Calculate the $95\%$ confidence interval for this difference. Store the lower bound in `temp.odds.lower` and the upper bound in `temp.odds.upper`.

Hint: You can get the Standard Error of `temp` from your model.

In [30]:
model <- glm(growth ~ pH + nisin + temp + brix, data = apple.data, family = binomial)

coef_temp <- coef(summary(model))["temp", "Estimate"]
se_temp <- coef(summary(model))["temp", "Std. Error"]
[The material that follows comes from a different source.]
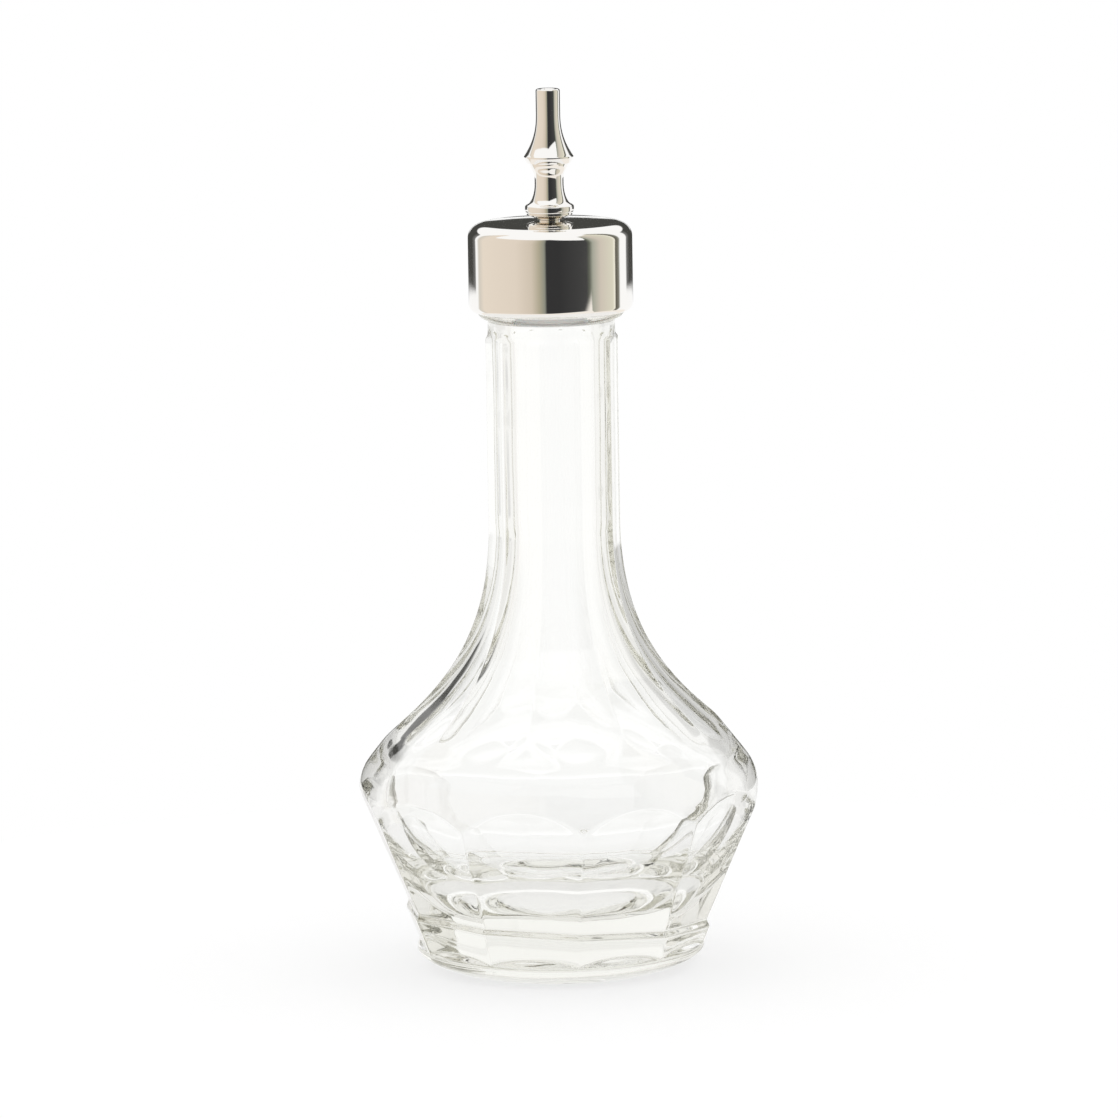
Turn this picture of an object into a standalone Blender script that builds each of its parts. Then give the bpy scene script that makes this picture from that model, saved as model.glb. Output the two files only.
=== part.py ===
# Bitters bottle: a ten-sided clear glass bottle and the dasher top that pushes into its mouth.
# Units are metres, +Z is up, and the origin is the centre of the bottle's foot on the table.
# One edge of the foot's and lower body's panels points along -Y; the panels above are turned half a facet.
import math

import bmesh
import bpy

MM = 0.001

# Fits
GAP = 0.3 * MM
SKIRT_CLEARANCE = 0.85 * MM
STEM_CLEARANCE = 0.9 * MM

# Glass, all round
FACETS = 10
COLUMNS_PER_FACET = 4

# Glass foot
REST_INNER_RADIUS = 15.2 * MM
REST_OUTER_RADIUS = 16.6 * MM
PUNT_HEIGHT = 3.0 * MM
HEEL_RISE = 3.4 * MM
HEEL_POWER = 2.0
SCALLOP_POWER = 1.6
FOOT_RING_HEIGHT = 7.8 * MM
FOOT_RING_STEP = 0.9 * MM
FOOT_RING_PROUD = 0.5 * MM
FOOT_RING_TAPER = math.radians(22.0)

# Glass body
BELT_RADIUS = 31.3 * MM
BELT_HEIGHT = 28.3 * MM
BELT_CROWN_RADIUS = 8.0 * MM
SHOULDER_CONE = math.radians(38.0)
LOWER_PANEL_OVERRUN = 1.14 * MM
LOWER_PANEL_TAPER = math.radians(23.6)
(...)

temp_q1 <- quantile(apple.data$temp, probs = 0.25)
temp_q3 <- quantile(apple.data$temp, probs = 0.75)
temp_diff <- temp_q3 - temp_q1

log_odds_diff_lower <- log(temp.odds.diff) - qnorm(0.975) * se_temp * temp_diff
log_odds_diff_upper <- log(temp.odds.diff) + qnorm(0.975) * se_temp * temp_diff

temp.odds.lower <- exp(log_odds_diff_lower)
temp.odds.upper <- exp(log_odds_diff_upper)


temp.odds.lower
temp.odds.upper

In [None]:
# Test Cell
# This cell has hidden test cases that will run after submission.